— GIVEN REQUEST —
Extract each line bearing the word "scene".
>> Start DATASET EXTRACT
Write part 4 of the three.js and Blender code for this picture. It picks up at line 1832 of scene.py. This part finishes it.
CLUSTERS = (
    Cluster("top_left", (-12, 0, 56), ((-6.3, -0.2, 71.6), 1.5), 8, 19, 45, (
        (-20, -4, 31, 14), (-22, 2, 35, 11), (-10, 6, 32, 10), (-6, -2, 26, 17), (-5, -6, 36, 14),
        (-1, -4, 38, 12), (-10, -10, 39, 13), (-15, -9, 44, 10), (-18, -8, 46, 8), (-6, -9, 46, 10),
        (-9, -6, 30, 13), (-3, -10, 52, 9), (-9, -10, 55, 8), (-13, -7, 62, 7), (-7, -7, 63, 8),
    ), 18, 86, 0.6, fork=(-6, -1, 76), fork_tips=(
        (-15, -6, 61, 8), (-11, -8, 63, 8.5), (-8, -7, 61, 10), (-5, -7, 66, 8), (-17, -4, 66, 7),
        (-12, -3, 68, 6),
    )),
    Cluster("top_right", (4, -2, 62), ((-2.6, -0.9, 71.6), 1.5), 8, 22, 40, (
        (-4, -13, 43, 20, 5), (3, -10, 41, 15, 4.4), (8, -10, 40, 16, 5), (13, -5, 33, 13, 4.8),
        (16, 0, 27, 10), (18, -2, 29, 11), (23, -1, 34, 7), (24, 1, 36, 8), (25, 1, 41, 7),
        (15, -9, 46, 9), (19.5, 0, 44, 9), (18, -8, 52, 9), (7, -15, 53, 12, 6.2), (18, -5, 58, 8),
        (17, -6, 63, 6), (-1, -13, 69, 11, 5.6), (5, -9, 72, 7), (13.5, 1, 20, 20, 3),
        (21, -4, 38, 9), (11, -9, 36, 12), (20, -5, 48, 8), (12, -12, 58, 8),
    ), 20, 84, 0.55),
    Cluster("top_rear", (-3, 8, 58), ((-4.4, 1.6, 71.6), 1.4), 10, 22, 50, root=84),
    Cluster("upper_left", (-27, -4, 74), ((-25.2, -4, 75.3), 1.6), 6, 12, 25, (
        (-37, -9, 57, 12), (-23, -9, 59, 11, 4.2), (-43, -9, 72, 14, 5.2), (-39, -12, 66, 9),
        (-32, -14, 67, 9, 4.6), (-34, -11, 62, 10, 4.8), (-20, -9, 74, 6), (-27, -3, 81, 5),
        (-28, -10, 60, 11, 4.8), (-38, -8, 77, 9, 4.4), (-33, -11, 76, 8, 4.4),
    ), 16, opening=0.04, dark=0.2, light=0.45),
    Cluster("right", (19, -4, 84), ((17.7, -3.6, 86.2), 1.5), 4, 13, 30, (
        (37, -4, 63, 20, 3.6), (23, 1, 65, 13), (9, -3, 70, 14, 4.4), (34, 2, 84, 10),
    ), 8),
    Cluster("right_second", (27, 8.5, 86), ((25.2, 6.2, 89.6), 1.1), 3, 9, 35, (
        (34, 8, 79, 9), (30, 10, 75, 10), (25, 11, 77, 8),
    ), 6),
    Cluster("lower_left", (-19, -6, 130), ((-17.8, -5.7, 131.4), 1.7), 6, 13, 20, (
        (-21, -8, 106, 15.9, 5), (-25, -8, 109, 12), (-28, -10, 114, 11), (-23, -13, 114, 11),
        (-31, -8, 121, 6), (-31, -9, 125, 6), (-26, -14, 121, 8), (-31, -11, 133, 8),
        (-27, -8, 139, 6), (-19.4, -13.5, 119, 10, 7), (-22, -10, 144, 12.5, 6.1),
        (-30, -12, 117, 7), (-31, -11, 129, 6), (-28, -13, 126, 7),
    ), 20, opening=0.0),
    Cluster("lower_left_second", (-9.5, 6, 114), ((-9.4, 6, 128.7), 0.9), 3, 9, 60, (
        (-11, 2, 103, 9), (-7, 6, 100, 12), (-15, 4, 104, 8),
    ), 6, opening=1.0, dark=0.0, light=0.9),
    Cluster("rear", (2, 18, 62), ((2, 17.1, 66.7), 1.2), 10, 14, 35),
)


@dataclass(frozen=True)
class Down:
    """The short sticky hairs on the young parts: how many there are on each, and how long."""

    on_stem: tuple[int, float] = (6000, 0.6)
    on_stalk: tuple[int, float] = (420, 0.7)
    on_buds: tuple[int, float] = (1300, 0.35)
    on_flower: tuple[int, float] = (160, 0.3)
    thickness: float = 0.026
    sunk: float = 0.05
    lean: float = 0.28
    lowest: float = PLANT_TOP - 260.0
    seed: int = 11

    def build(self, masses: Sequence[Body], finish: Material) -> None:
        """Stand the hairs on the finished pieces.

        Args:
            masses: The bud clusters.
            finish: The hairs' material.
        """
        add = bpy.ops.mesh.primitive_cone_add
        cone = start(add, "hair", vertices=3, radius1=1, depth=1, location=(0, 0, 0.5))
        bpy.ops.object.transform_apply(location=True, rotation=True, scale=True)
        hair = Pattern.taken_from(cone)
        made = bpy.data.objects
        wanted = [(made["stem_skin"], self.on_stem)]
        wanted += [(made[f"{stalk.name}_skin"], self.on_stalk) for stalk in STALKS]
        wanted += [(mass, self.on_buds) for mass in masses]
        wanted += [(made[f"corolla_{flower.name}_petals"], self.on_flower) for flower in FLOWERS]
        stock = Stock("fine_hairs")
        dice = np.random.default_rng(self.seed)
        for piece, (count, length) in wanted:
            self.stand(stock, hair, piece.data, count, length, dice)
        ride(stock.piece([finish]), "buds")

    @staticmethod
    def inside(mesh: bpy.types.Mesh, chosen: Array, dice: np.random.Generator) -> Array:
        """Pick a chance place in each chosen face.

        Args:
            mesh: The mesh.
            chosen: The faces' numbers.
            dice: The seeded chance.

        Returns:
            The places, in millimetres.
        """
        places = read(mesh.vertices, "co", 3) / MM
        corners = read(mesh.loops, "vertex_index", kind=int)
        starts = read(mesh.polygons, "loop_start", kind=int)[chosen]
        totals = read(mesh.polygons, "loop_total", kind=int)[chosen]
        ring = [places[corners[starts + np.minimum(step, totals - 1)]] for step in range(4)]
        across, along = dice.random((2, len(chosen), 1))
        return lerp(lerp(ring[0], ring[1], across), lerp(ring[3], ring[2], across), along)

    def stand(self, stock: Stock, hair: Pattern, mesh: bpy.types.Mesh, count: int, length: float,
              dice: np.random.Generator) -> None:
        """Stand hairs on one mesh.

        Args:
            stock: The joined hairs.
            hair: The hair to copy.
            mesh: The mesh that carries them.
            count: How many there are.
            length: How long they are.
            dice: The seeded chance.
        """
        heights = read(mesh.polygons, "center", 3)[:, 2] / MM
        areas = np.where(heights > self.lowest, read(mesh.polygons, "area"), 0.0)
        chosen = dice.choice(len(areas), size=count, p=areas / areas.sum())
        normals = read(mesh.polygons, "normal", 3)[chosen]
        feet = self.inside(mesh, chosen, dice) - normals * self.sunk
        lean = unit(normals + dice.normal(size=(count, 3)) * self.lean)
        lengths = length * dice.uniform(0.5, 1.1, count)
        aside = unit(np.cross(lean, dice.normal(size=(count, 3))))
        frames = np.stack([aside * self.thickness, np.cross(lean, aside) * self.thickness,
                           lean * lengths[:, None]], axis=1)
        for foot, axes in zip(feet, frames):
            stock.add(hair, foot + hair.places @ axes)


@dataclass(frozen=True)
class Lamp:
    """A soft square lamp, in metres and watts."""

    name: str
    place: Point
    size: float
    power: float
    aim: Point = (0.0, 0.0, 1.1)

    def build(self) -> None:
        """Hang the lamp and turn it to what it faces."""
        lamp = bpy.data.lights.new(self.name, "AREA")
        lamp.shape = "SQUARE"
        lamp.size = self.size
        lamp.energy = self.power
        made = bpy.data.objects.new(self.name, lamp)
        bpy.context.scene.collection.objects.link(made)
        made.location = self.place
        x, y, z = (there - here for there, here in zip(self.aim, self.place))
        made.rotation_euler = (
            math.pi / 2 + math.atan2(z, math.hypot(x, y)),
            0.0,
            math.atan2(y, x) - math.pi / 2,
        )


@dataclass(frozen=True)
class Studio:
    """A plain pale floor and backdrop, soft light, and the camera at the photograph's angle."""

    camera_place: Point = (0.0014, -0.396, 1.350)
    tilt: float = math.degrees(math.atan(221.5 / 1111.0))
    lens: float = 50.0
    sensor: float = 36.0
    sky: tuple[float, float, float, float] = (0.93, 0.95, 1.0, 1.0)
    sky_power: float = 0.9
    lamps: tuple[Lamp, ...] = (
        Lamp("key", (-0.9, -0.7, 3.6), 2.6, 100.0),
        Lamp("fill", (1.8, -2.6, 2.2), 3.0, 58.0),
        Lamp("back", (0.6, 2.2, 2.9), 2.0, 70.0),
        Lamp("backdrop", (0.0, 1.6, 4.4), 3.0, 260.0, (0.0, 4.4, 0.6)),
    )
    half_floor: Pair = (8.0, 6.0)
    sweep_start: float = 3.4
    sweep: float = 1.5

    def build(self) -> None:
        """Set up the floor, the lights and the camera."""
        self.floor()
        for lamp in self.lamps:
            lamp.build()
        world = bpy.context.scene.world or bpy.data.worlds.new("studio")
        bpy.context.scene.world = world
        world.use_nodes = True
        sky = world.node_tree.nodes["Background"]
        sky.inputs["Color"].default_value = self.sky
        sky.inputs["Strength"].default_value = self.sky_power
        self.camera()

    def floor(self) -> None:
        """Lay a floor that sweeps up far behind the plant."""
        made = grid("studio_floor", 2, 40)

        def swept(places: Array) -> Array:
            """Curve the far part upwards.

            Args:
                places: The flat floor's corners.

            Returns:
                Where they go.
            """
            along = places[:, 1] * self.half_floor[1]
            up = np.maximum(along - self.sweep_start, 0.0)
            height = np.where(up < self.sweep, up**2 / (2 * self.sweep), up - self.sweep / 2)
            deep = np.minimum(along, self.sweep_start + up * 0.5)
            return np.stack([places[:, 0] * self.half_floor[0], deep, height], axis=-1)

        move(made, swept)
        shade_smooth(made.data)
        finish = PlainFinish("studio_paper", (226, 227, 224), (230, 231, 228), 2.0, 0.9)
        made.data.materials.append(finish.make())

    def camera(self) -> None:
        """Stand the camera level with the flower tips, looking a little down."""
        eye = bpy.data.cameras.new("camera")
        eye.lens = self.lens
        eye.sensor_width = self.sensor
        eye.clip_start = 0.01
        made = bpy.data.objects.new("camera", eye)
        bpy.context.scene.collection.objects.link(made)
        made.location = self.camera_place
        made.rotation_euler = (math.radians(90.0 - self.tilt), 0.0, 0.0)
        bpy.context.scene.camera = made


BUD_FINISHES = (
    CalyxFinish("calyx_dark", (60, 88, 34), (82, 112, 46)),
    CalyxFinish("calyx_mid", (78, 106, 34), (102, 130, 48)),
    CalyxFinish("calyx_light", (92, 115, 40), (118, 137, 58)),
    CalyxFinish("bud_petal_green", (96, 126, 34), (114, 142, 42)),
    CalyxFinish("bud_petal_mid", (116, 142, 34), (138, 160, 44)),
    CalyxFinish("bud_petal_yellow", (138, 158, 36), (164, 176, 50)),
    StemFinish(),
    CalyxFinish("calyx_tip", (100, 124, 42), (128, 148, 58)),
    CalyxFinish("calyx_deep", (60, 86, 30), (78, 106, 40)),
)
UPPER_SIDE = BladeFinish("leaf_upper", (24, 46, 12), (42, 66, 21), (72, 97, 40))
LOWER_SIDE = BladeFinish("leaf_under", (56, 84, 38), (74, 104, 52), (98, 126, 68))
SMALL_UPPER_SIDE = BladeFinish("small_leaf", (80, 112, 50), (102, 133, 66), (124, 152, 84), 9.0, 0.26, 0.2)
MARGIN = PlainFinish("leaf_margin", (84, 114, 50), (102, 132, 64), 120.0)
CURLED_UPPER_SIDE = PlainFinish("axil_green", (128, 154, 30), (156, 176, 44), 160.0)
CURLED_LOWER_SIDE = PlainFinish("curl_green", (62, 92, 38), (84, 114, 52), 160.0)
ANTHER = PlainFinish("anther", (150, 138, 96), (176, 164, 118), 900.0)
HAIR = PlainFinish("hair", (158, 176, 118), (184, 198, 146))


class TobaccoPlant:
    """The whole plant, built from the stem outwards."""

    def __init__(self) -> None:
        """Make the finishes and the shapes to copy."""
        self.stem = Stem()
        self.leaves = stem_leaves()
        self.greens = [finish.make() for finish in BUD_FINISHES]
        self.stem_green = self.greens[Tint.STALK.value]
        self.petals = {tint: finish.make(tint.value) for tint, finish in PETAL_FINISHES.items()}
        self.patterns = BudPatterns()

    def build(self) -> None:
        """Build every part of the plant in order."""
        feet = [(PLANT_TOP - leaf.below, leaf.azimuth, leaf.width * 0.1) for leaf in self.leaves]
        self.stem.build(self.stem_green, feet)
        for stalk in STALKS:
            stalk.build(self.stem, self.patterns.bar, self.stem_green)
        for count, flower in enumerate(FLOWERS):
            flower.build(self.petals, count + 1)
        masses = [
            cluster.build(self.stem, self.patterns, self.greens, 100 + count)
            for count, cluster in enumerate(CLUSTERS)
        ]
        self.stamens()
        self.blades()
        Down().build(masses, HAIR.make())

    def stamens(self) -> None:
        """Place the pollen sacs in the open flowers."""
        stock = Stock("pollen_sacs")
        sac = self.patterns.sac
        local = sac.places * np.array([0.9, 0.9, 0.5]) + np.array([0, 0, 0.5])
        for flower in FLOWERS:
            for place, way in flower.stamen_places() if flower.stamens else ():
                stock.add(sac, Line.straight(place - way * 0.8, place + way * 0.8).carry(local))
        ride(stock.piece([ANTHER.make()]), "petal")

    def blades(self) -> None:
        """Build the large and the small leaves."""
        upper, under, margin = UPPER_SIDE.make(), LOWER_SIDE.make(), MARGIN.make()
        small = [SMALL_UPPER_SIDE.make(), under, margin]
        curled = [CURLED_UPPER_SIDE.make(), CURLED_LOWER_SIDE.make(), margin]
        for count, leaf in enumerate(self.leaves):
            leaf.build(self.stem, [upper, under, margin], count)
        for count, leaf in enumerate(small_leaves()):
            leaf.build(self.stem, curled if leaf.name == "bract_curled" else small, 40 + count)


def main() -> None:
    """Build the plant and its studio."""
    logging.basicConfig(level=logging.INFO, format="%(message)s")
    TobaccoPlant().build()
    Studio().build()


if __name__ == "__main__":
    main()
>> End DATASET EXTRACT
— FULL SOLUTION —
Write part 4 of the three.js and Blender code for this picture. It picks up at line 1832 of scene.py. This part finishes it.
        bpy.context.scene.collection.objects.link(made)
        world = bpy.context.scene.world or bpy.data.worlds.new("studio")
        bpy.context.scene.world = world
        bpy.context.scene.collection.objects.link(made)
        bpy.context.scene.camera = made